WHAT IS NEEDED
Take the lines from the beginning of the data below through the line holding "imported = [obj" and return exactly those.
___
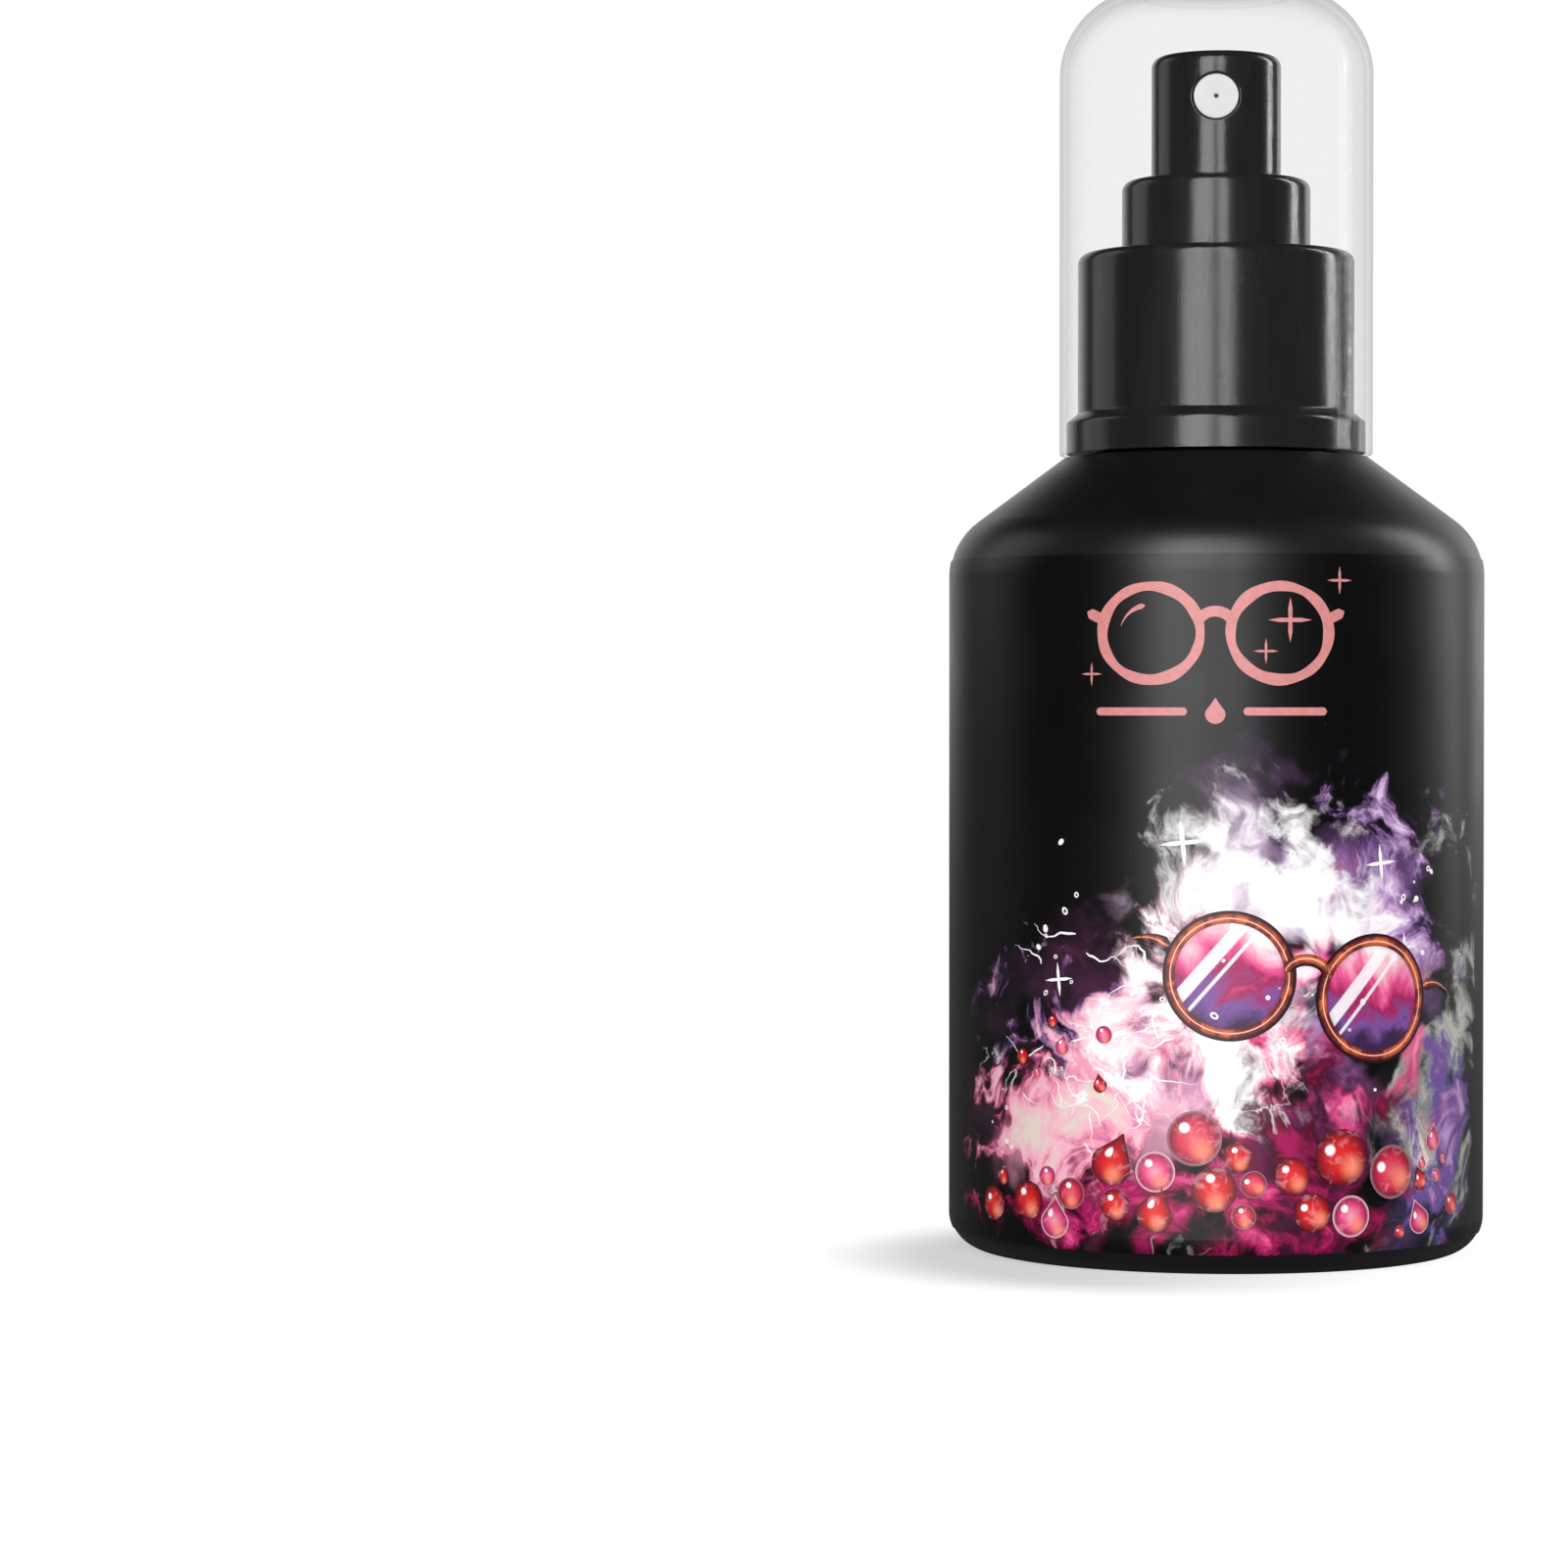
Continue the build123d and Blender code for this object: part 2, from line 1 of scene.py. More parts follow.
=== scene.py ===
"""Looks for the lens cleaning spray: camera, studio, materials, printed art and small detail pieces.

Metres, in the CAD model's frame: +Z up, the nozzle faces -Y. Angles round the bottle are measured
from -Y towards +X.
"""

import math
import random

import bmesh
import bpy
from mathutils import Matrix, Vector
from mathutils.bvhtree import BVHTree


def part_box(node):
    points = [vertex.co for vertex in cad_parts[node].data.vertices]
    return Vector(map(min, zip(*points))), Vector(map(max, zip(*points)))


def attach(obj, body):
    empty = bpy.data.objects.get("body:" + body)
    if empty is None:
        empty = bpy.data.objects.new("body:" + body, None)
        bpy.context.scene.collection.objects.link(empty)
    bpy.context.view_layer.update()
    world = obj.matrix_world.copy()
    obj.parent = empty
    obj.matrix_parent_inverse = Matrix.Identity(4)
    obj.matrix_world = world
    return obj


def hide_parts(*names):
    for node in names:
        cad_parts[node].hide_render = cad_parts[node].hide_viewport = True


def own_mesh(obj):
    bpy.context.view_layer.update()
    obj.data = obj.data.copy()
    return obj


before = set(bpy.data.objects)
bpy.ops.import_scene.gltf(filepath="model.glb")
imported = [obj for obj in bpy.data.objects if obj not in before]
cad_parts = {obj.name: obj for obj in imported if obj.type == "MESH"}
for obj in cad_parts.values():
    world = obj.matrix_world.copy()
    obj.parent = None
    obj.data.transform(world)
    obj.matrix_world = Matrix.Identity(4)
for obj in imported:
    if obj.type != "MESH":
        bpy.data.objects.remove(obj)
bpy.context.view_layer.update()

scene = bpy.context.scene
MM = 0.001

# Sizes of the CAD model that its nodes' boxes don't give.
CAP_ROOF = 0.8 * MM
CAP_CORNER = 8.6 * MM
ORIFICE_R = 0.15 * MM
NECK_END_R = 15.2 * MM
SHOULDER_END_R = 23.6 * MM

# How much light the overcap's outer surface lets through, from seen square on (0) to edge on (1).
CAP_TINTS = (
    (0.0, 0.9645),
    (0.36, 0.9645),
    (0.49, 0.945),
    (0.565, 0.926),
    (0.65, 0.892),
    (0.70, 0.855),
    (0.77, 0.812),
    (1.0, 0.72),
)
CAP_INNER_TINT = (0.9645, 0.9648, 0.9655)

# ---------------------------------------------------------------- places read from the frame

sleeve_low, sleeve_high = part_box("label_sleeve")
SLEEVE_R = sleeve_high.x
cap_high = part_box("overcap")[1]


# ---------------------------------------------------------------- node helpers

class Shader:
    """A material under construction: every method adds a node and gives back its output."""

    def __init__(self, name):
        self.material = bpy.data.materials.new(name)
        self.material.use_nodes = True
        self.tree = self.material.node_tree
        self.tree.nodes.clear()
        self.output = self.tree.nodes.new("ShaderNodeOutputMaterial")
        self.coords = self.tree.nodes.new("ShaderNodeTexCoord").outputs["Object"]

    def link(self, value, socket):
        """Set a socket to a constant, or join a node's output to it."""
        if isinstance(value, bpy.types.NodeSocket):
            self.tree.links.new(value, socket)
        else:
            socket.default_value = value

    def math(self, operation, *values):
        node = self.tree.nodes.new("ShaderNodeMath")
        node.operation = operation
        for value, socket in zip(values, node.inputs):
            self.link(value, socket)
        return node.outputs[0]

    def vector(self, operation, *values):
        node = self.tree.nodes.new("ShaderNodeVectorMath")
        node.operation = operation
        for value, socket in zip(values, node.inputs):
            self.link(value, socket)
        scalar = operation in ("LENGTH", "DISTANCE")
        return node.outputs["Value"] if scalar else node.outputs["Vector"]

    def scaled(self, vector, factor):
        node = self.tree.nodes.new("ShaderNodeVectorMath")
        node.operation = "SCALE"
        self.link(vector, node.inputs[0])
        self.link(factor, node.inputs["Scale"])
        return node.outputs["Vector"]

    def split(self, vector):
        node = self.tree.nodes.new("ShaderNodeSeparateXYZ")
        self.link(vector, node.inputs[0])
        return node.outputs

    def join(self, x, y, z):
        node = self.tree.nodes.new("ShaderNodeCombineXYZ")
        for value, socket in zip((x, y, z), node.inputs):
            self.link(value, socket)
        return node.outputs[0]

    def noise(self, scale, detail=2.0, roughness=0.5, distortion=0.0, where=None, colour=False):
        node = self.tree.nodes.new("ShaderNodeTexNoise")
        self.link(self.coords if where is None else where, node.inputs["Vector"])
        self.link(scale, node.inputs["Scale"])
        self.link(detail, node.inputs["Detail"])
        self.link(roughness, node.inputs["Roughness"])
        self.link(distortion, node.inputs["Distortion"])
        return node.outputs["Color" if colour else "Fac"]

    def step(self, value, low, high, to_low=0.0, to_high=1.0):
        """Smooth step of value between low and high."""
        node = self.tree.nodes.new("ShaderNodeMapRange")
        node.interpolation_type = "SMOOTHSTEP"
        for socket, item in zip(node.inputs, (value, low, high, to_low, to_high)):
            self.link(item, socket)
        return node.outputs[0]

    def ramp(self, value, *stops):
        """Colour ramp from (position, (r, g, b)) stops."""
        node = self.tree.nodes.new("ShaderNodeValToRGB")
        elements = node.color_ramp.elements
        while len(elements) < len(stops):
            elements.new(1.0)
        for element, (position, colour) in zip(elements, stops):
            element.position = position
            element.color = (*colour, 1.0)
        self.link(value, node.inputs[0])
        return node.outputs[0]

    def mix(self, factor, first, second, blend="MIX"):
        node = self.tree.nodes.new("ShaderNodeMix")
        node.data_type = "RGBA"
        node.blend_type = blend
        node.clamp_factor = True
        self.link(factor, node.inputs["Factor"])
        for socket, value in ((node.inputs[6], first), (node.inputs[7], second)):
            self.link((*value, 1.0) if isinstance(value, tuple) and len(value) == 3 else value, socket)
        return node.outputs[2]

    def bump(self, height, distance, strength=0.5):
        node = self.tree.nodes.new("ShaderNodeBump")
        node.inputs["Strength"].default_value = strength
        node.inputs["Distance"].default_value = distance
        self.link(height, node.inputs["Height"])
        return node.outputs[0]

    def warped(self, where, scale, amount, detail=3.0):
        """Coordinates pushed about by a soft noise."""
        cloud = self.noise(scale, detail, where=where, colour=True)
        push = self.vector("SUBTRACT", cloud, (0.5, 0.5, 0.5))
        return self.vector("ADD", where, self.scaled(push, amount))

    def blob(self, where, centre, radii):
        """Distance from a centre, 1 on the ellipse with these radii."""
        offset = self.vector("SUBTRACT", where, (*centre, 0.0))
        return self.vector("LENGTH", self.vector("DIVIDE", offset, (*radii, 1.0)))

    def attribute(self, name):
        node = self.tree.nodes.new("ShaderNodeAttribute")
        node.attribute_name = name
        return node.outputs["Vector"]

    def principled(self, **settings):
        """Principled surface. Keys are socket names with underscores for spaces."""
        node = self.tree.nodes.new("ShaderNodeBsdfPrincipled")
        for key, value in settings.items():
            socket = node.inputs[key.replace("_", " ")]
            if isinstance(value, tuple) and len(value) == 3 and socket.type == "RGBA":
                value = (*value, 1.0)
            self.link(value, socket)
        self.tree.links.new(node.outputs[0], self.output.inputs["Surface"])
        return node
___
REPLY
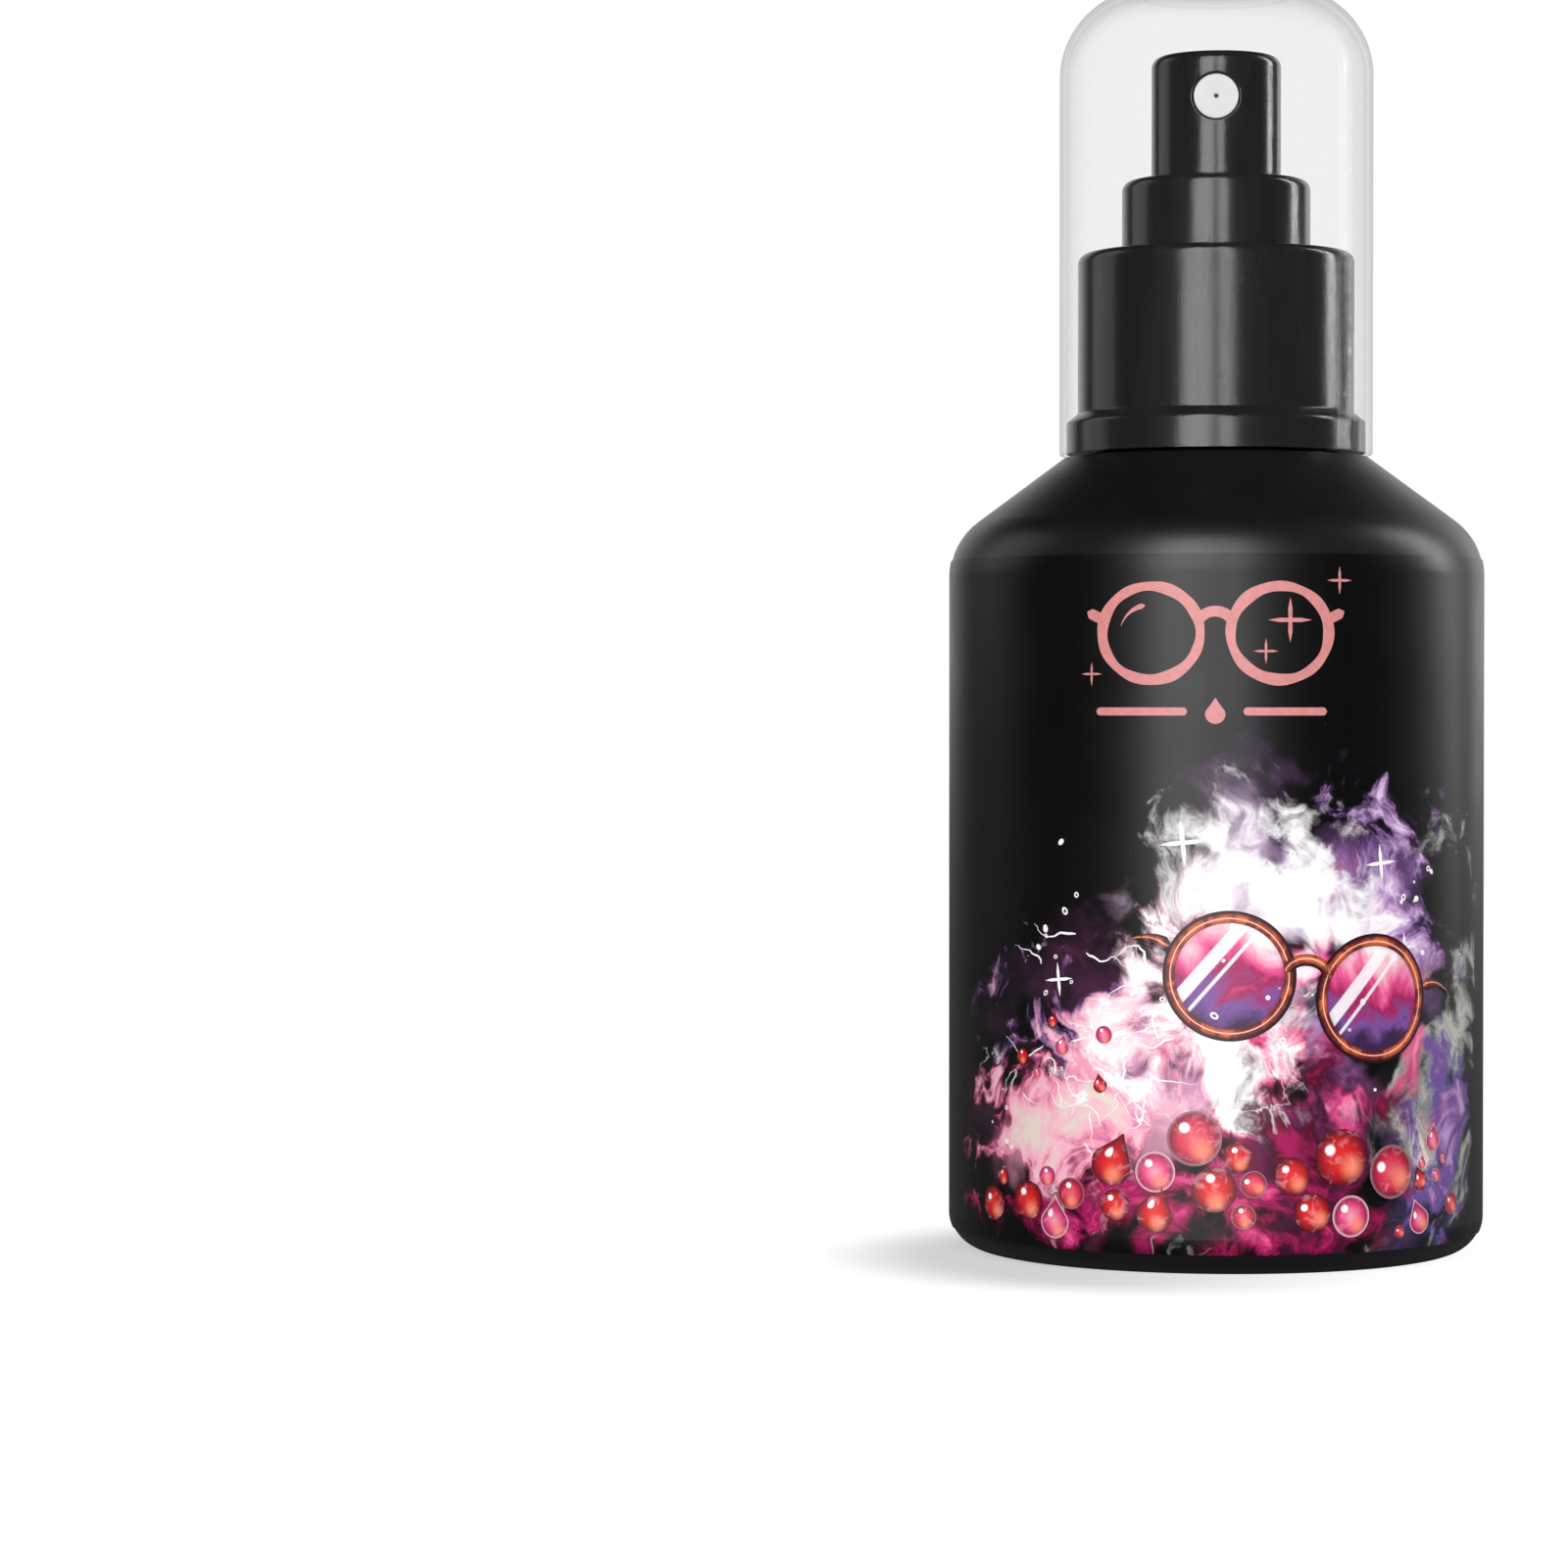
Continue the build123d and Blender code for this object: part 2, from line 1 of scene.py. More parts follow.
=== scene.py ===
"""Looks for the lens cleaning spray: camera, studio, materials, printed art and small detail pieces.

Metres, in the CAD model's frame: +Z up, the nozzle faces -Y. Angles round the bottle are measured
from -Y towards +X.
"""

import math
import random

import bmesh
import bpy
from mathutils import Matrix, Vector
from mathutils.bvhtree import BVHTree


def part_box(node):
    points = [vertex.co for vertex in cad_parts[node].data.vertices]
    return Vector(map(min, zip(*points))), Vector(map(max, zip(*points)))


def attach(obj, body):
    empty = bpy.data.objects.get("body:" + body)
    if empty is None:
        empty = bpy.data.objects.new("body:" + body, None)
        bpy.context.scene.collection.objects.link(empty)
    bpy.context.view_layer.update()
    world = obj.matrix_world.copy()
    obj.parent = empty
    obj.matrix_parent_inverse = Matrix.Identity(4)
    obj.matrix_world = world
    return obj


def hide_parts(*names):
    for node in names:
        cad_parts[node].hide_render = cad_parts[node].hide_viewport = True


def own_mesh(obj):
    bpy.context.view_layer.update()
    obj.data = obj.data.copy()
    return obj


before = set(bpy.data.objects)
bpy.ops.import_scene.gltf(filepath="model.glb")
imported = [obj for obj in bpy.data.objects if obj not in before]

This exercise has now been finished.